Computing the spectral decomposition of interval matrices and a study on interval matrix power
David Hartman, Milan Hladík, David Říha
TL;DR
This work extends spectral decomposition to interval matrices by enclosing eigenvalues and eigenvectors to obtain an interval spectral decomposition, enabling a robust representation $A=V\Lambda V^{-1}$ (and $A^S=Q\Lambda Q^T$ for symmetric cases) across all realizations. The Bauer--Fike theorem is leveraged to bound eigenvalues within discs around center eigenvalues, while eigenvectors are enclosed via interval linear-system solves, with special handling for symmetric and circulant structures. A numerical study compares binary exponentiation and spectral-decomposition-based power computation across general, symmetric, and special interval matrices, revealing that the spectral approach becomes more efficient for larger powers and benefits greatly from structure (e.g., circulant matrices) or large radii under specific strategies. The results underscore the potential of spectral methods for interval computations, while pointing to improvements from parameterized eigenvector approaches and affine arithmetic to tighten enclosures and broaden applicability. The findings advocate further exploration of structured matrices and advanced interval techniques to enhance performance and reliability in interval linear algebra tasks.
Abstract
We present an algorithm for computing a spectral decomposition of an interval matrix as an enclosure of spectral decompositions of particular realizations of interval matrices.
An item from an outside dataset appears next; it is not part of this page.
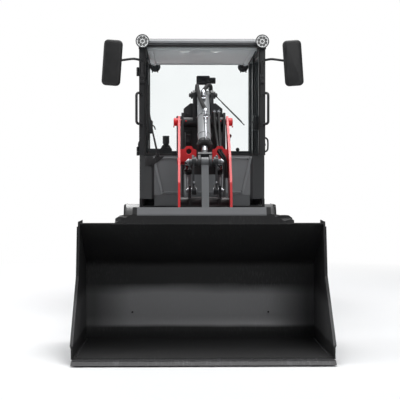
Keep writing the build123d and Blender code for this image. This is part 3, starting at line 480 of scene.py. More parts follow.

The algorithm relies on tight outer estimations of eigenvalues and eigenvectors of corresponding interval matrices. We present a method for general interval matrices as well as its modification for symmetric interval matrices. As an illustration, we apply the spectral decomposition to computing powers of interval matrices. Numerical results suggest that a simple binary exponentiation is more efficient for smaller exponents, but our approach becomes better when computing higher powers or powers of a special type of matrices. In particular, we consider symmetric interval and circulant interval matrices. In both cases we utilize some properties of the corresponding classes of matrices to make the power computation more efficient.